Given I have more than a dozen repositories and the actual commands are more than the simple status used in the modified script above, the script took more than just a few seconds to run. Patience not being a virtue, I have long wanted to speed up the script but couldn't be bothered to use exec or an open pipeline asynchronously, hooking up the event handlers etc.. Not that it's hugely difficult, but still...

However, the async / await commands from the promise package made speeding up the above sequential code almost trivial. The slowness in the script above stems from two factors - first, the sequential script does not utilize multiple processors, and moreover, even on a single processor system time is wasted in child processes waiting for I/O. These factors can be addressed very simply by using async / await in combination with the promise-based pexec equivalent of exec.

Here is the modified script.

package require promise
namespace path promise

async get_status {} {
    global argv vcs_status
    while {[llength $argv]} {
        set argv [lassign $argv dir]
        set dir [file nativename [file normalize $dir]]
        if {[file exists [file join $dir .hg]]} {
            set vcs_status($dir) [await [pexec cmd /c cd $dir && hg status]]
        } elseif {[file exists [file join $dir .git]]} {
            set vcs_status($dir) [await [pexec cmd /c cd $dir && git status]]
        } else {
            set vcs_status($dir) "Error: could not recognize VCS for $dir."
        }
    }
}

eventloop [all* [get_status] [get_status] [get_status] [get_status]]

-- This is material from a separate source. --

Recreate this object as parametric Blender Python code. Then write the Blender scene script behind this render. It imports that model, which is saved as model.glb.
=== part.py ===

foreach {dir status} [array get vcs_status] {
    puts [string repeat = 40]
    puts "STATUS for $dir:"
    puts $status
}

The changes we have made are:

  • Obviously, we first need to load the promise package itself.

  • We then define the get_status procedure using the async command rather than proc.

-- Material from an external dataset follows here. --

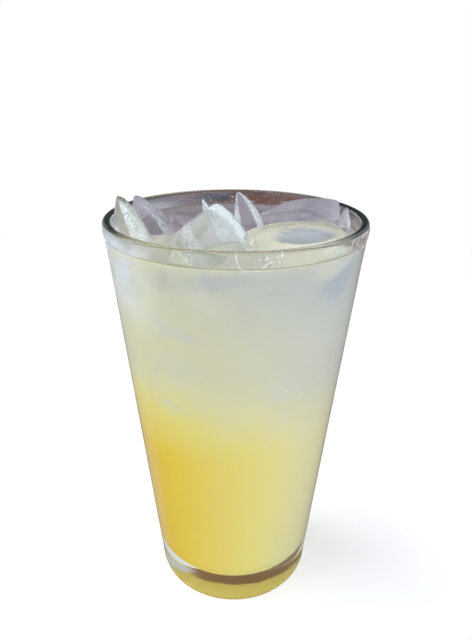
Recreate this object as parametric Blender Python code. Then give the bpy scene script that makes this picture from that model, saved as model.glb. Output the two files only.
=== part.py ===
"""A straight-sided glass of iced lemonade, in metres.

+Z is up and the origin is the centre of the foot, on the table. The large slab of ice that lies
level against the wall is at the front, which faces -Y.
"""

import math

import bmesh
import bpy
from mathutils import Vector

MM = 0.001

# The glass: the common tall bar tumbler, 3 1/2 inches over the rim and 5 7/8 high.
GLASS_HEIGHT = 149.0 * MM
RIM_RADIUS = 44.5 * MM
FOOT_RADIUS = 30.2 * MM
RIM_WALL = 2.8 * MM
FOOT_WALL = 5.6 * MM
FLOOR_THICKNESS = 10.5 * MM
INNER_CORNER = 10.0 * MM
HEEL_CORNER = 3.5 * MM
LIP_BEAD = 0.35 * MM
LIP_BEAD_HEIGHT = 7.0 * MM
PUNT_DEPTH = 1.6 * MM
PUNT_RADIUS = 23.0 * MM
GLASS_SEGMENTS = 64

# The drink is level, and climbs the last few millimetres to the wall.
DRINK_LEVEL = 142.5 * MM
MENISCUS_RISE = 1.3 * MM
MENISCUS_WIDTH = 3.0 * MM
DRINK_SEGMENTS = 64

# Pieces that touch keep the gap. The room for the ice is a little wider, because it has facets.
GAP = 0.3 * MM
ICE_ROOM = 0.45 * MM
ABOVE_RIM = 20.0 * MM

# The ice: half-moons with a flat face, a rounded back and two sharp tips, all partly melted.
TIP_THICKNESS = 1.6 * MM
TIP_CAP = 0.2 * MM
TIP_NARROWING = 0.16
SECTION_SQUARENESS = 3.2
STATIONS = 12
SECTION_POINTS = 14

# Each piece: (name, the tips at both ends of its flat face, the way its back faces, how far the
# back and the face bulge, its width), with the lengths in mm.
ICE_PIECES = [
    ("ice_left_fin", (-36.8, -10.0, 156.6), (-24.0, -20.0, 124.0), (-1.0, 0.0, -0.2), 5.3, 3.6, 14.0),
    ("ice_back_left", (-34.5, 9.0, 152.8), (-18.0, 1.0, 123.0), (-1.0, 0.0, -0.3), 6.5, 4.5, 20.0),
    ("ice_back_middle", (-21.5, 15.0, 145.5), (-13.5, -7.0, 145.5), (-0.2, 0.0, -1.0), 5.0, 1.2, 8.0),
    ("ice_centre", (-10.9, -28.8, 155.1), (4.5, -31.0, 130.0), (-0.55, 0.62, -0.55), 10.0, 1.0, 29.0),
    ("ice_tall", (0.6, 9.0, 154.8), (9.0, 3.0, 126.0), (1.0, 0.0, 0.3), 5.2, 3.7, 10.0),
    ("ice_right_front", (4.0, -28.0, 146.6), (34.0, -15.5, 147.4), (0.0, 0.15, -1.0), 9.0, 1.2, 26.0),
    ("ice_right_back", (8.8, 17.0, 142.0), (37.0, 11.5, 148.2), (0.0, 0.6, -0.8), 9.0, 3.0, 14.0),
    ("ice_right_edge", (38.0, 4.0, 150.6), (34.0, -2.0, 128.0), (1.0, 0.0, 0.0), 2.2, 1.0, 9.0),
    ("ice_chip", (-12.0, 13.0, 151.0), (-5.0, 9.0, 134.0), (-1.0, 0.0, 0.0), 1.2, 1.0, 4.5),
]

# A piece that lies against another is cut to clear it.
NEIGHBOURS = {"ice_back_middle": "ice_back_left", "ice_right_front": "ice_centre"}


def clear_scene():
    for old in list(bpy.data.objects):
        bpy.data.objects.remove(old)


def principled(name, colour, roughness, transmission, ior):
    material = bpy.data.materials.new(name)
    material.use_nodes = True
    shader = material.node_tree.nodes["Principled BSDF"]
    shader.inputs["Base Color"].default_value = (*colour, 1.0)
    shader.inputs["Roughness"].default_value = roughness
    shader.inputs["Metallic"].default_value = 0.0
    shader.inputs["Transmission Weight"].default_value = transmission
    shader.inputs["IOR"].default_value = ior
    return material


def place(name, shape, material=None):
    """An object from a bmesh, its faces turned outwards."""
    bmesh.ops.recalc_face_normals(shape, faces=shape.faces)
    mesh = bpy.data.meshes.new(name)
    shape.to_mesh(mesh)
    shape.free()
    if material:
        mesh.materials.append(material)
    placed = bpy.data.objects.new(name, mesh)
    bpy.context.scene.collection.objects.link(placed)
    return placed


def smooth(placed, sharp_degrees):
    placed.data.shade_smooth()
    placed.data.set_sharp_from_angle(angle=math.radians(sharp_degrees))


def make_cutter(placed):
    placed.hide_render = True
    placed.display_type = "WIRE"
    return placed


def add_boolean(placed, cutter, operation):
    boolean = placed.modifiers.new(operation.lower() + "_" + cutter.name, "BOOLEAN")
    boolean.operation = operation
    boolean.solver = "EXACT"
    boolean.object = cutter


def arc(centre, radius, start, end, steps):
    """Points (r, z) along an arc, its angles in degrees from +r towards +z."""
    points = []
    for i in range(steps + 1):
        angle = math.radians(start + (end - start) * i / steps)
        points.append((centre[0] + radius * math.cos(angle), centre[1] + radius * math.sin(angle)))
    return points


def outer_radius(z):
    """The outside of the straight wall, with the slight bead that stiffens the rim."""
    cone = FOOT_RADIUS + (RIM_RADIUS - FOOT_RADIUS) * z / GLASS_HEIGHT
    into_bead = 1.0 - (GLASS_HEIGHT - z) / LIP_BEAD_HEIGHT
    return cone + LIP_BEAD * math.sin(math.pi * max(0.0, into_bead))


def inner_radius(z):
    share = z / GLASS_HEIGHT
    cone = FOOT_RADIUS + (RIM_RADIUS - FOOT_RADIUS) * share
    return cone - (FOOT_WALL + (RIM_WALL - FOOT_WALL) * share)


def bowl_profile(clearance):
    """The floor of the glass from its middle up its rounded corner, this far inside the glass."""
    floor = FLOOR_THICKNESS + clearance
    corner = INNER_CORNER - clearance
    middle = (inner_radius(floor + corner) - clearance - corner, floor + corner)
    return [(0.0, floor)] + arc(middle, corner, -90.0, -5.0, 7)


def turn(profile, segments):
    """A closed shape turned from an outline of (r, z) points that starts and ends on the axis."""
    shape = bmesh.new()
    rings = []
    for r, z in profile:
        count = segments if r > 0.0 else 1
        angles = [2.0 * math.pi * i / segments for i in range(count)]
        rings.append([shape.verts.new((r * math.cos(a), r * math.sin(a), z)) for a in angles])
    for lower, upper in zip(rings, rings[1:]):
        for i in range(segments):
            ends = (i, (i + 1) % segments)
            corners = [lower[k % len(lower)] for k in ends]
            corners += [upper[k % len(upper)] for k in reversed(ends)]
            shape.faces.new(dict.fromkeys(corners))
    return shape


def make_glass():
    """The wall from the hollow under the foot, round the heel and over the lip to the floor."""
    hollow = [(PUNT_RADIUS * i / 5, PUNT_DEPTH * (1.0 - (i / 5) ** 2)) for i in range(6)]
    heel = outer_radius(HEEL_CORNER) - HEEL_CORNER
    heights = [GLASS_HEIGHT * share for share in (0.35, 0.7)]
    heights += [GLASS_HEIGHT - LIP_BEAD_HEIGHT * share for share in (1.0, 0.75, 0.5, 0.3)]
    lip = RIM_WALL / 2.0
    lip_middle = (inner_radius(GLASS_HEIGHT) + lip, GLASS_HEIGHT - lip)
    profile = hollow
    profile += arc((heel, HEEL_CORNER), HEEL_CORNER, -90.0, -5.0, 6)
    profile += [(outer_radius(z), z) for z in heights]
    profile += arc(lip_middle, lip, 0.0, 180.0, 8)
    profile += [(inner_radius(GLASS_HEIGHT * share), GLASS_HEIGHT * share) for share in (0.75, 0.4)]
    profile += reversed(bowl_profile(0.0))
    clear = principled("clear_glass", (0.93, 0.97, 0.95), 0.02, 1.0, 1.5)
    smooth(place("glass", turn(profile, GLASS_SEGMENTS), clear), 40.0)


def make_drink(rooms):
    """The drink from the floor to its level, cut round the ice that stands in it."""
    top = DRINK_LEVEL + MENISCUS_RISE
    edge = inner_radius(top) - GAP
    heights = [GLASS_HEIGHT * share for share in (0.4, 0.75)]
    profile = bowl_profile(GAP)
    profile += [(inner_radius(z) - GAP, z) for z in heights]
    for i in range(6):
        share = i / 5
        rise = MENISCUS_RISE * (1.0 - share) ** 2
        profile.append((edge - MENISCUS_WIDTH * share, DRINK_LEVEL + rise))
    profile += [(edge * share, DRINK_LEVEL) for share in (0.66, 0.33, 0.0)]
    lemonade = principled("lemonade", (0.84, 0.78, 0.42), 0.15, 0.0, 1.34)
    drink = place("drink", turn(profile, DRINK_SEGMENTS), lemonade)
    smooth(drink, 40.0)
    for room in rooms:
        add_boolean(drink, room, "DIFFERENCE")


def make_bore():
    """The space inside the wall, which the ice can't leave, carried on above the rim."""
    wall = bowl_profile(GAP)
    wall.append((inner_radius(GLASS_HEIGHT) - GAP, GLASS_HEIGHT))
    wall.append((inner_radius(GLASS_HEIGHT) - GAP, GLASS_HEIGHT + ABOVE_RIM))
    wall.append((0.0, GLASS_HEIGHT + ABOVE_RIM))
    return make_cutter(place("bore", turn(wall, GLASS_SEGMENTS)))


def superellipse(angle, exponent):
    """A point of a rounded square of half-side 1."""
    c, s = math.cos(angle), math.sin(angle)
    x = math.copysign(abs(c) ** (2.0 / exponent), c)
    return x, math.copysign(abs(s) ** (2.0 / exponent), s)


def crescent(tips, back, back_bulge, face_bulge, width):
    """A half-moon of ice: rounded sections across the line between its tips, thinning to both."""
    first, last = (Vector(tip) * MM for tip in tips)
    middle = (first + last) / 2.0
    along = (last - first).normalized()
    outward = (Vector(back) - Vector(back).dot(along) * along).normalized()
    across = outward.cross(along)
    half = (last - first).length / 2.0
    arc_radius = (half ** 2 + back_bulge ** 2) / (2.0 * back_bulge)
    shape = bmesh.new()
    rings = []
    for i in range(STATIONS):
        x = -math.cos(math.pi * (i + 0.5) / STATIONS) * half
        share = 1.0 - (x / half) ** 2
        skin = TIP_THICKNESS / 2.0 * math.sqrt(share)
        behind = math.sqrt(arc_radius ** 2 - x ** 2) - (arc_radius - back_bulge) + skin
        before = face_bulge * share + skin
        side = width / 2.0 * (1.0 - TIP_NARROWING * (1.0 - share)) * share ** 0.125
        ring = []
        for k in range(SECTION_POINTS):
            y, z = superellipse(2.0 * math.pi * (k + 0.5) / SECTION_POINTS, SECTION_SQUARENESS)
            height = z * (behind + before) / 2.0 + (behind - before) / 2.0
            ring.append(shape.verts.new(middle + along * x + across * y * side + outward * height))
        rings.append(ring)
    for lower, upper in zip(rings, rings[1:]):
        for k in range(SECTION_POINTS):
            j = (k + 1) % SECTION_POINTS
            shape.faces.new((lower[k], lower[j], upper[j], upper[k]))
    for ring, way in ((rings[0], -1.0), (rings[-1], 1.0)):
        end = sum((vert.co for vert in ring), Vector()) / SECTION_POINTS
        cap = shape.verts.new(end + along * TIP_CAP * way)
        for k in range(SECTION_POINTS):
            shape.faces.new((ring[k], ring[(k + 1) % SECTION_POINTS], cap))
    return shape


def grown(shape, by):
    """The same shape with each point moved out along its normal."""
    bmesh.ops.recalc_face_normals(shape, faces=shape.faces)
    shape.normal_update()
    for vert, normal in [(vert, vert.normal.copy()) for vert in shape.verts]:
        vert.co += normal * by
    return shape


def make_ice(bore):
    """Every piece of ice. Returns the room that each takes from the drink and its neighbour."""
    ice = principled("ice", (0.95, 0.97, 0.97), 0.03, 1.0, 1.31)
    rooms = {}
    for name, first, last, back, *sizes in ICE_PIECES:
        back_bulge, face_bulge, width = (size * MM for size in sizes)
        form = ((first, last), back, back_bulge, face_bulge, width)
        piece = place(name, crescent(*form), ice)
        smooth(piece, 50.0)
        add_boolean(piece, bore, "INTERSECT")
        if name in NEIGHBOURS:
            add_boolean(piece, rooms[NEIGHBOURS[name]], "DIFFERENCE")
        rooms[name] = make_cutter(place("room_" + name, grown(crescent(*form), ICE_ROOM)))
    return list(rooms.values())


def main():
    clear_scene()
    make_glass()
    rooms = make_ice(make_bore())
    make_drink(rooms)


main()
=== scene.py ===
"""The looks of a glass of iced lemonade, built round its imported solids. Lengths are in metres."""

import math
import random

import bmesh
import bpy
from mathutils import Matrix, Vector, noise


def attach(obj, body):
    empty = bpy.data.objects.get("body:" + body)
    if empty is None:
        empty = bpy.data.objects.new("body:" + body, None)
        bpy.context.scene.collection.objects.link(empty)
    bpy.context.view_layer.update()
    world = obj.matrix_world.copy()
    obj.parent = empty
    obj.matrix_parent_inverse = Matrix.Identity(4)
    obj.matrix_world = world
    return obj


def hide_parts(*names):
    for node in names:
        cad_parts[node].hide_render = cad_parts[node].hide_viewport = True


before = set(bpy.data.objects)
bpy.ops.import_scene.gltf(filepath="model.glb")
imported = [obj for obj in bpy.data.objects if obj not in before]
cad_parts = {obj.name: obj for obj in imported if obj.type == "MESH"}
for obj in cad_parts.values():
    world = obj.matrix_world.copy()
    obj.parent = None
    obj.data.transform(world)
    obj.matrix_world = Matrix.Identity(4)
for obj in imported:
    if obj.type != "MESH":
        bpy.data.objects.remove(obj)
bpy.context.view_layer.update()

MM = 0.001

# The glass and the drink, as the solids have them.
GLASS_HEIGHT = 149.0 * MM
RIM_RADIUS = 44.5 * MM
FOOT_RADIUS = 30.2 * MM
RIM_WALL = 2.8 * MM
FOOT_WALL = 5.6 * MM
FLOOR_THICKNESS = 10.5 * MM
INNER_CORNER = 10.0 * MM
HEEL_CORNER = 3.5 * MM
LIP_BEAD = 0.35 * MM
LIP_BEAD_HEIGHT = 7.0 * MM
PUNT_DEPTH = 1.6 * MM
PUNT_RADIUS = 23.0 * MM
DRINK_LEVEL = 142.5 * MM
MENISCUS_RISE = 1.3 * MM
MENISCUS_WIDTH = 3.0 * MM
ABOVE_RIM = 20.0 * MM

# The drink reaches this far into the wall, and the ice this far into the drink, so no air shows.
INTO_WALL = 0.15 * MM
INTO_DRINK = 0.15 * MM
ICE_GAP = 0.3 * MM
NEIGHBOUR_GAP = 0.45 * MM

# How finely the turned pieces are drawn: the count round and along each stretch, and the spacing up
# the walls. The arcs of the two corners end at these angles in degrees, where the wall takes over.
TURNED_SEGMENTS = 256
PUNT_STEPS = 24
HEEL_STEPS = 16
CORNER_STEPS = 24
LIP_STEPS = 20
MENISCUS_STEPS = 16
LEVEL_STEPS = 20
WALL_SPACING = 8.0 * MM
BEAD_SPACING = 0.6 * MM
DRINK_SPACING = 1.2 * MM
INNER_WALL = (28.0 * MM, 146.0 * MM)
HEEL_TO_WALL = -5.0
CORNER_TO_WALL = -4.0

# Edges sharper than these, in degrees, stay crisp.
ICE_CREASE = 50.0
DRINK_CREASE = 40.0

# Points this close are one. Faces of the drink this near its level or over it, and facing up at
# least this much, are its top.
WELD_DISTANCE = 0.0001 * MM
LEVEL_SLACK = 0.01 * MM
FACING_UP = 0.3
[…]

  • The foreach loop is replaced with a while since there are now effectively multiple parallel loops that will be picking elements off the argv list.

  • The exec call is replaced by the await and pexec combination.

  • Finally, we add the eventloop line to start four asynchronous routines each of which will execute the equivalent of our original code. (I picked 4 because that's the number of processors on my machine.)

NOTE The eventloop command is new in V1.1 of the promise package. It enters the Tcl event loop waiting for a promise to be settled. In older versions of the package, the equivalent would be something along the lines of

set gate [all* [get_status] [get_status] [get_status] [get_status]]
$gate done {set completed true}
vwait completed

Though there are several modifications, they are mechanical and close to being trivial. Perhaps the most important characteristic of this transformation is that the parallelized code closely resembles the structure of the original sequential version and is as easy to follow while performing significantly better, executing roughly three times as fast in my case.

A second example

This post was actually motivated by a user's query regarding a test framework. The following Tcl pseudocode describes the general structure of scripts that emulate a client running against the server under test.

proc test_client {server iterations} {
    set conn [connect_to_server $server]
    
    for {set i 0} {i < $iterations} {incr i} {
        check_response [query $conn QUERY1] 
        after [random_think_time] ;# Simulate thinking time
        check_response [query $conn QUERY2] 
        after [random_think_time]
        ...
        ...
    }

    close_connection $conn
}

For load testing that emulates multiple clients, the test harness runs the script in multiple threads or processes. This has scalability limitations in terms of how many clients can be emulated on a system and the question was whether promises could used to improve this by running multiple clients within each Tcl interpreter without significant changes to the code structure.

Again, async / await idiom is ideally suited for this and the equivalent code is shown below.

async test_client {server iterations} {
    set conn [connect_to_server $server]
    
    for {set i 0} {i < $iterations} {incr i} {
        check_response [query $conn QUERY1] 
        await [ptimer [random_think_time]] ;# Simulate thinking time
        check_response [query $conn QUERY2] 
        await [ptimer [random_think_time]] ;# Simulate thinking time
        ...
        ...
    }

    close_connection $conn
}

Basically, the after blocking command is replaced by await on timers created with ptimer. This allows multiple test_client invocations to run concurrently. A single Tcl interpreter can then potentially emulate hundreds of clients resulting in greatly increased test scalability with the following simple snippet.

for {set i 0} {i < 100} {incr i} {
    lappend clients [test_client $server 10]
}
eventloop [all $clients]

Hopefully this short post provides motivation for you to explore promises in more depth.